(Reuters) - Telus Corp (T.TO), Canada’s No.2 telecommunications provider, said it is withdrawing its proposal to convert its non-voting shares to common shares, following a run-in with dissident shareholder Mason Capital.
Telus earlier asked the British Columbia Securities Commission to force Mason Capital Management LLC to say when it acquired 19 percent of the voting shares and at what price. It also wanted Mason to detail all its trading in the stock.
The regulator rejected the Telus request on May 3.
“The empty voting trading tactics of hedge fund Mason Capital and lack of regulatory oversight of the practice make it apparent a vote to be held at annual general and special meeting of shareholders on May 9 would not succeed,” Telus said in a statement.

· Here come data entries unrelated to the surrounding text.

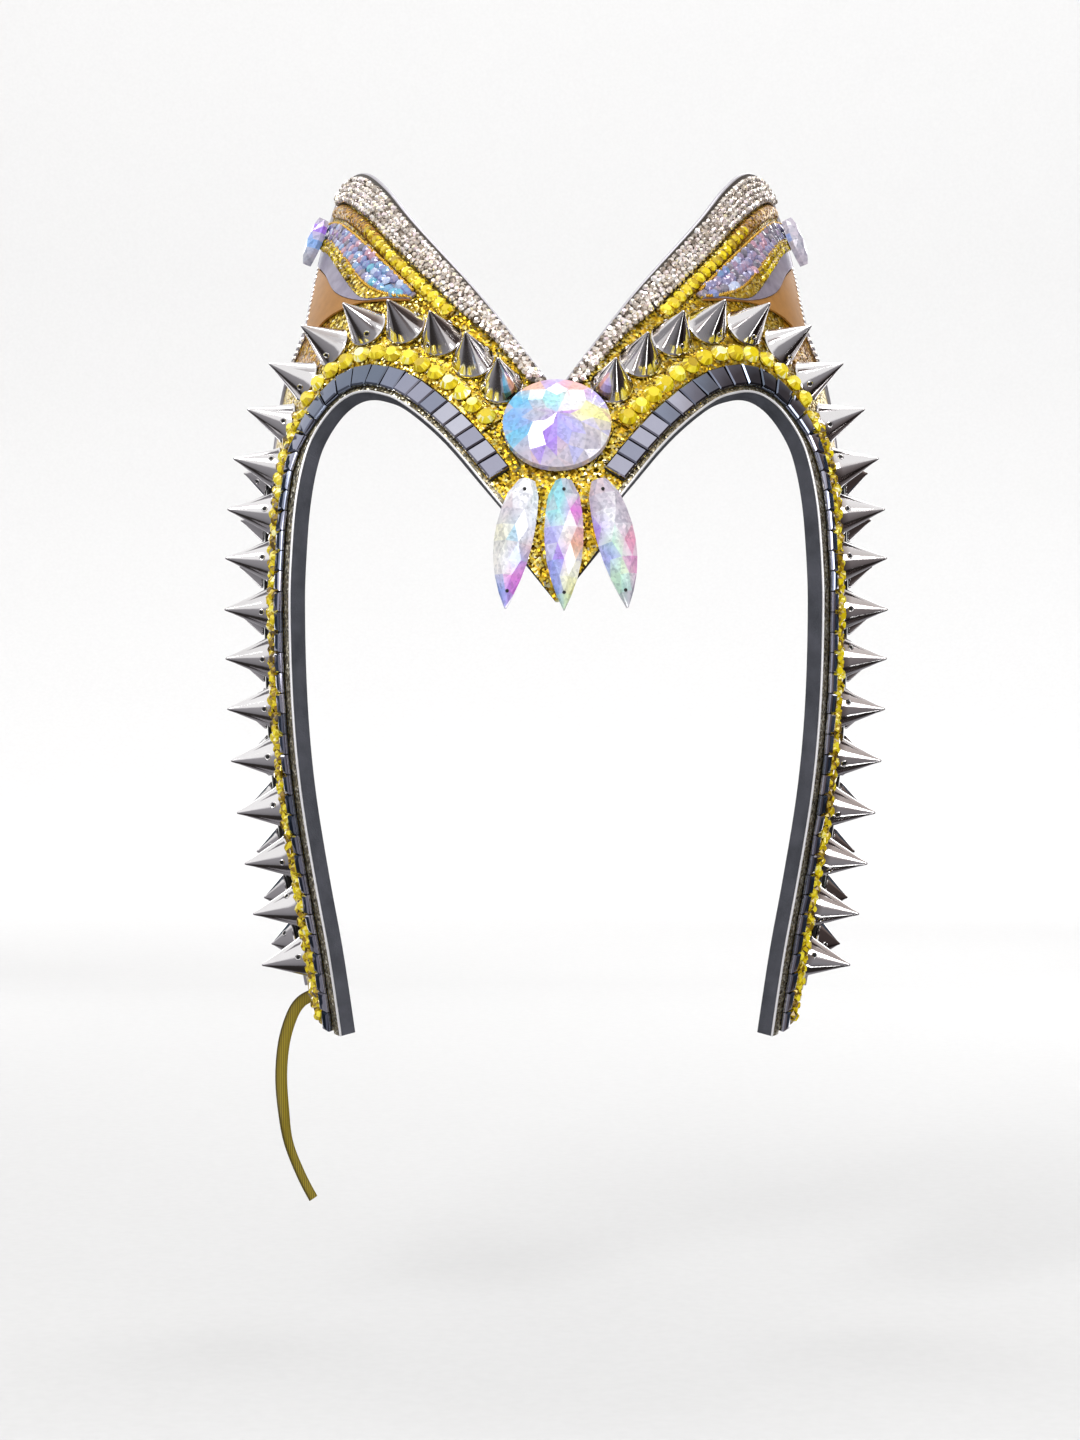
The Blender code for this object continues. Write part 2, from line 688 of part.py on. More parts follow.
def make_spikes(edge, disc, diameter):
    """The row of cone spikes outside the braid, from the round stone down to the hem."""
    path, start, run = spike_row(edge, disc, diameter)
    last = math.floor(SPIKE_ROW * (1 - SPIKE_SPREAD) / (SPIKE_DIAMETER + SPIKE_SPACING))
    data = spike_mesh(diameter)
    for side_name, side in SIDES:
        for k in range(last + 1):
            share = k / last
            turn, height = path.spot(start + run * share * (1 - SPIKE_SPREAD * (1 - share)))
            place = standing((side * turn, height), GLUE_GAP)
            add_object(f"spike_{side_name}_{k + 1:02d}", data, place)


def make_rear_row(side_name, side, edge, diameter):
    """Cone spikes on a tape along the back of the side panel."""
    row = HEM_WIDTH + TILE_WIDTH + BRAID_WIDTH + 3 * TRIM_GAP + diameter
    path = edge.lane(row + REAR_TAPE_WIDTH / 2)
    on_side = [(m, spot.y) for m, spot in zip(path.marks, path.spots) if m > path.length * REAR_SEARCH]
    start = next(m for m, height in on_side if height < level(REAR_START))
    end = hem_end(edge, path, row + REAR_TAPE_WIDTH) - SPIKE_END
    stations = path.stations(start, end, REAR_PITCH)
    offsets = (-REAR_TAPE_WIDTH / 2, REAR_TAPE_WIDTH / 2)
    columns = [[path.across(s, offset) for s in stations] for offset in offsets]
    top = GLUE_GAP + REAR_TAPE_THICKNESS
    mesh, faces = slab(columns, GLUE_GAP, (top, top))
    for face in faces:
        crown_on(mesh, face, ((diameter / 2, 0.0), (0.0, REAR_SPIKE_HEIGHT)))
    bmesh.ops.recalc_face_normals(mesh, faces=mesh.faces)
    add_body(f"rear_spike_row_{side_name}", mesh, "chromed_spike", side)


def make_wing_trims(side_name, side, disc):
    """The crystal mesh band along the wing's upper edge, and the stones below it."""
    upper = Path(curve_through(outline_spots(2)[:WING_ROWS], SAMPLES_PER_ROW))
    lower = Path(curve_through(spots_of(MESH_LOWER_EDGE), SAMPLES_PER_ROW))
    columns_count = 2 * MESH_RIDGES
    rows = []
    first = upper.first_clear(*disc)
    for k in range(MESH_STATIONS + 1):
        share = k / MESH_STATIONS
        above = upper.spot(first + (upper.length - first) * share)
        rows.append(lerped(above, lower.spot(lower.length * share), columns_count))
    columns = [[row[c] for row in rows] for c in range(columns_count + 1)]
    low = GLUE_GAP + MESH_THICKNESS
    highs = [low + (MESH_RIDGE if c % 2 else 0.0) for c in range(columns_count + 1)]
    mesh = slab(columns, GLUE_GAP, highs)[0]
    add_body(f"crystal_band_{side_name}", mesh, "crystal_mesh", side)

    stations = lower.stations(ROW_START, lower.length - ROW_PITCH / 2, ROW_PITCH)
    offsets = (-TRIM_GAP, -TRIM_GAP - ROW_WIDTH)
    columns = [[lower.across(s, offset) for s in stations] for offset in offsets]
    top = GLUE_GAP + ROW_THICKNESS
    mesh, faces = slab(columns, GLUE_GAP, (top, top))
    raise_cushion_stones(mesh, faces, ROW_STONE_MARGIN, ROW_STONE_HEIGHT)
    add_body(f"wing_stone_row_{side_name}", mesh, "yellow_stone", side)


def make_inlay(side_name, side):
    """The wing's backing plate with an iridescent field, a gold bar and two plain panels."""
    steps = INLAY_STATIONS
    columns = []
    for bounds in zip(*INLAY):
        line = Path(curve_through(spots_of(bounds), SAMPLES_PER_ROW))
        columns.append([line.spot(line.length * k / steps) for k in range(steps + 1)])
    top = GLUE_GAP + INLAY_THICKNESS
    mesh, faces = slab(columns, GLUE_GAP, [top] * len(columns))
    field = faces[STONE_FIELD * steps : (STONE_FIELD + 1) * steps]
    bar = faces[GOLD_BAR * steps + steps // 2 : (GOLD_BAR + 1) * steps]
    raise_cushion_stones(mesh, field, INLAY_MARGIN, INLAY_STONE_HEIGHT)
    raise_plates(mesh, bar, INLAY_MARGIN, INLAY_STONE_HEIGHT)
    add_body(f"wing_inlay_{side_name}", mesh, "wing_inlay", side)


def make_edge_stone(side_name, side):
    """A navette stone over the back end of the inlay."""
    turn, share = EDGE_STONE_SPOT
    spot = Vector((side * turn, level(share)))
    carrier = GLUE_GAP + INLAY_THICKNESS + INLAY_STONE_HEIGHT
    outline = edge_stone_outline()
    mesh = cut_stone(outline, EDGE_CUT, EDGE_STONE_HEIGHT)
    data = mesh_data(mesh, f"wing_edge_stone_{side_name}", "iridescent_stone")
    lift = seat_lift(outline, spot, carrier)
    add_object(f"wing_edge_stone_{side_name}", data, standing(spot, lift))


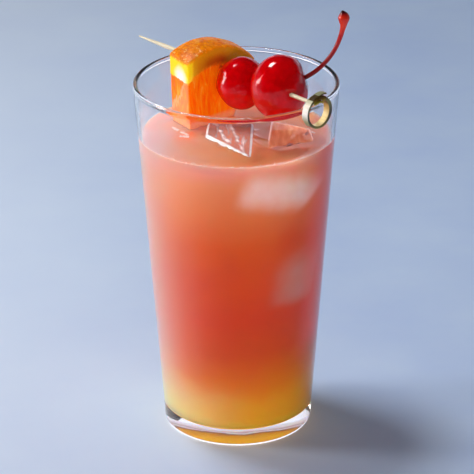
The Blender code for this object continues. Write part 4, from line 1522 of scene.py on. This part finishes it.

Empty voting is buying shares to vote them while simultaneously short selling shares in the same company, according to Telus.
Based on the practice, Mason Capital was voting $1.9 billion worth of Telus’ common shares with only a $25 million net economic stake, the company said.
The dual-share setup was designed to comply with laws limiting foreign control of Canadian telecom companies at a time when U.S.-based Verizon Communications Inc (VZ.N) was a major investor in Telus.
Mason, for its part, believes scrapping the dual-share structure would unfairly discriminate against the voting stock’s holders, who paid a premium, by diluting the value of the class.